Return the lines from the line containing "for thing in" through the line containing "before = set(bpy.data.objects)" exactly. No other line should appear in the answer.

━━━ Data provided

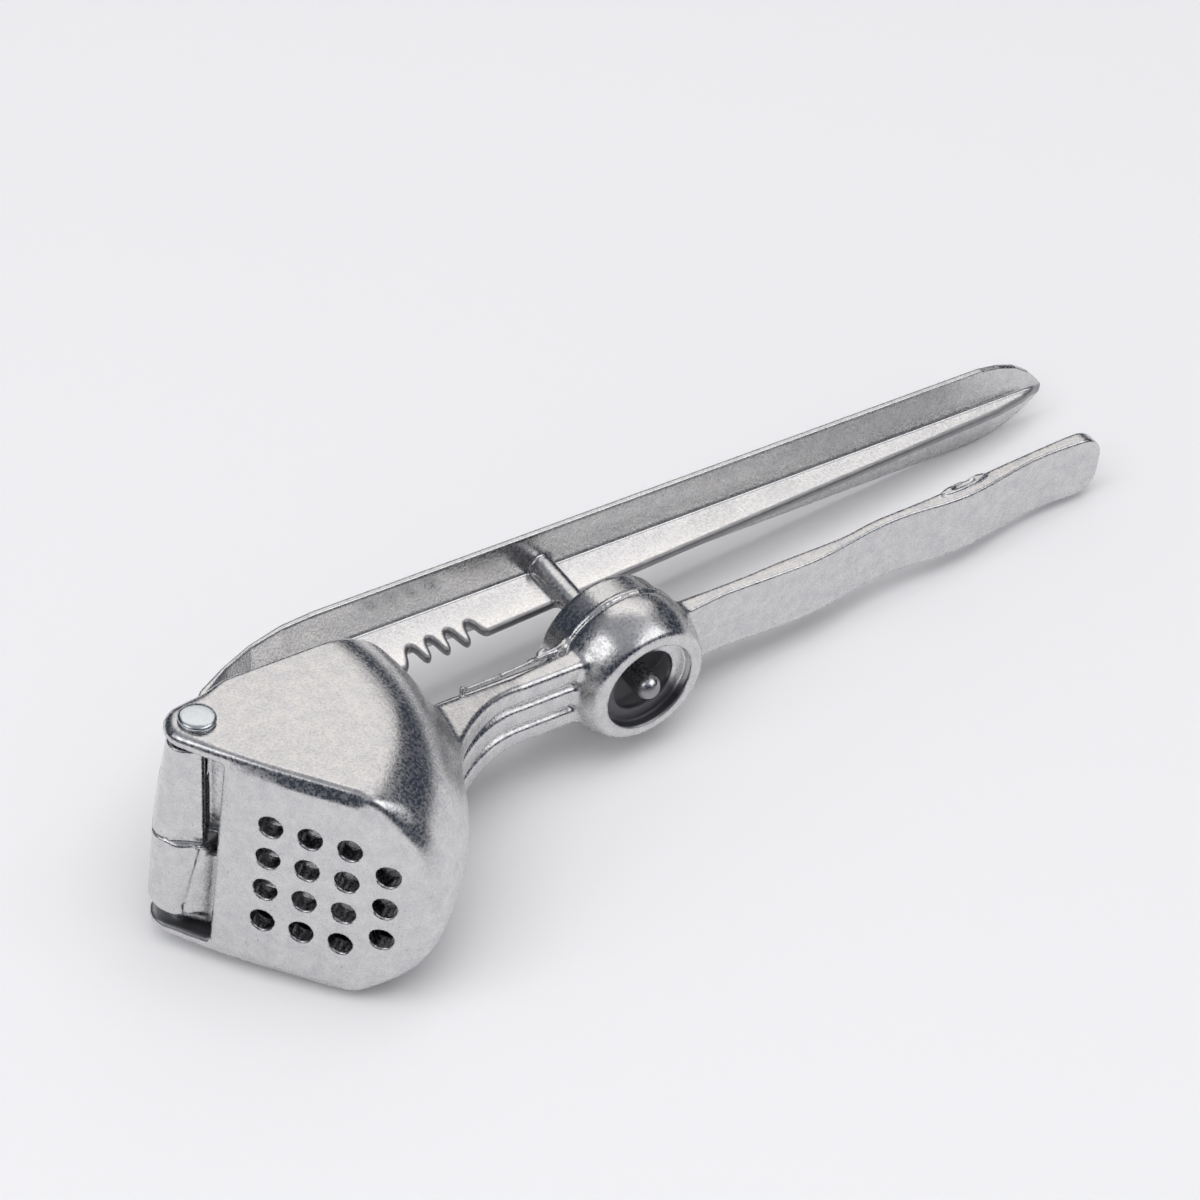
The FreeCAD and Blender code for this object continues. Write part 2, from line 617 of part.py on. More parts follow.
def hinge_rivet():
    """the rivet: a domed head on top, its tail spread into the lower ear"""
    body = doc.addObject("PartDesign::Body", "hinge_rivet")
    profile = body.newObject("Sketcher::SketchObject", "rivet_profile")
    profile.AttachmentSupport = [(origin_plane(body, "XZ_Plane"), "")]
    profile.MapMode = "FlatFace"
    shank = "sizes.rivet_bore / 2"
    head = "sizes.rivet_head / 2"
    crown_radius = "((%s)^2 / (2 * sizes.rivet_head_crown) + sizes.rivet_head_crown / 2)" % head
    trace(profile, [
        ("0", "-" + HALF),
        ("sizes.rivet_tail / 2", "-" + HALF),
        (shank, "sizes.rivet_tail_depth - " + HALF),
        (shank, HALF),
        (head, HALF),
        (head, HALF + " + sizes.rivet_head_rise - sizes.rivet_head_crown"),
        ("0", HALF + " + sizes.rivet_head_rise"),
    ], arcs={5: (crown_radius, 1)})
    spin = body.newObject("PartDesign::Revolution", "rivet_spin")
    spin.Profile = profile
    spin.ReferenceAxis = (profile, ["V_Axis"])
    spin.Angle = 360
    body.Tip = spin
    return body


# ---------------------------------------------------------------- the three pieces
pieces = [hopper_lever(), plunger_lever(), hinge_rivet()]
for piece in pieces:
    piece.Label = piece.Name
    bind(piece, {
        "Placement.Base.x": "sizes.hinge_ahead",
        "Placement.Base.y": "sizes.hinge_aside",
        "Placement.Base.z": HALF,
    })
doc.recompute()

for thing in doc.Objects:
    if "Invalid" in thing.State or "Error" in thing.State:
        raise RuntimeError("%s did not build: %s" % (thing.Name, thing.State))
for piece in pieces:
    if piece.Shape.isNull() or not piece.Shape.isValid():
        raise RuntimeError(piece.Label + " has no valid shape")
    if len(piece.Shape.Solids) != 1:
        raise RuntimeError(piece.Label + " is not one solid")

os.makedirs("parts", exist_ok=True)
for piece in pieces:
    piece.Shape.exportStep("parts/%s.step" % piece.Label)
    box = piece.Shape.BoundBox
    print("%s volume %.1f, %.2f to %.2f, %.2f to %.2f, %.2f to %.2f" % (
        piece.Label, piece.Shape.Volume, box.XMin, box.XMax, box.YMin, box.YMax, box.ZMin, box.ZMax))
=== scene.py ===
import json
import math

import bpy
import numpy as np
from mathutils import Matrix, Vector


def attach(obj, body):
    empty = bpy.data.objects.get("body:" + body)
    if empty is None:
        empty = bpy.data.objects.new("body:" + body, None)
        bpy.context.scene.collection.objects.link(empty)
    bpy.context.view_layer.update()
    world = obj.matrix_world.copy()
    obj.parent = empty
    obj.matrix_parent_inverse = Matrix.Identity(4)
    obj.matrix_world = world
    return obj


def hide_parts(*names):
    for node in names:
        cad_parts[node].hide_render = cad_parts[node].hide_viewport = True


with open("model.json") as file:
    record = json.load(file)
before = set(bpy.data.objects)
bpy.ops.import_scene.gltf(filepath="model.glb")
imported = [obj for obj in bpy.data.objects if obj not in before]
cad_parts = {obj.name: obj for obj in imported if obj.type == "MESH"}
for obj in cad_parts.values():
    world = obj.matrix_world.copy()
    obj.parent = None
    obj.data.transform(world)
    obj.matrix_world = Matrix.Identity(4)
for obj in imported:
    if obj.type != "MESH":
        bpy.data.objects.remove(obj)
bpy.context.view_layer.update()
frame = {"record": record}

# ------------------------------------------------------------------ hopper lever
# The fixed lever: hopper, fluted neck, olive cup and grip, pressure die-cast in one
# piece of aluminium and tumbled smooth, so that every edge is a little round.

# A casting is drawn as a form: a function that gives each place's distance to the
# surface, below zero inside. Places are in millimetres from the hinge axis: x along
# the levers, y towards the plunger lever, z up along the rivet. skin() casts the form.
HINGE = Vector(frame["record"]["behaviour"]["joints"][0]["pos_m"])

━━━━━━

Task answer>
for thing in doc.Objects:
    if "Invalid" in thing.State or "Error" in thing.State:
        raise RuntimeError("%s did not build: %s" % (thing.Name, thing.State))
for piece in pieces:
    if piece.Shape.isNull() or not piece.Shape.isValid():
        raise RuntimeError(piece.Label + " has no valid shape")
    if len(piece.Shape.Solids) != 1:
        raise RuntimeError(piece.Label + " is not one solid")

os.makedirs("parts", exist_ok=True)
for piece in pieces:
    piece.Shape.exportStep("parts/%s.step" % piece.Label)
    box = piece.Shape.BoundBox
    print("%s volume %.1f, %.2f to %.2f, %.2f to %.2f, %.2f to %.2f" % (
        piece.Label, piece.Shape.Volume, box.XMin, box.XMax, box.YMin, box.YMax, box.ZMin, box.ZMax))
=== scene.py ===
import json
import math

import bpy
import numpy as np
from mathutils import Matrix, Vector


def attach(obj, body):
    empty = bpy.data.objects.get("body:" + body)
    if empty is None:
        empty = bpy.data.objects.new("body:" + body, None)
        bpy.context.scene.collection.objects.link(empty)
    bpy.context.view_layer.update()
    world = obj.matrix_world.copy()
    obj.parent = empty
    obj.matrix_parent_inverse = Matrix.Identity(4)
    obj.matrix_world = world
    return obj


def hide_parts(*names):
    for node in names:
        cad_parts[node].hide_render = cad_parts[node].hide_viewport = True


with open("model.json") as file:
    record = json.load(file)
before = set(bpy.data.objects)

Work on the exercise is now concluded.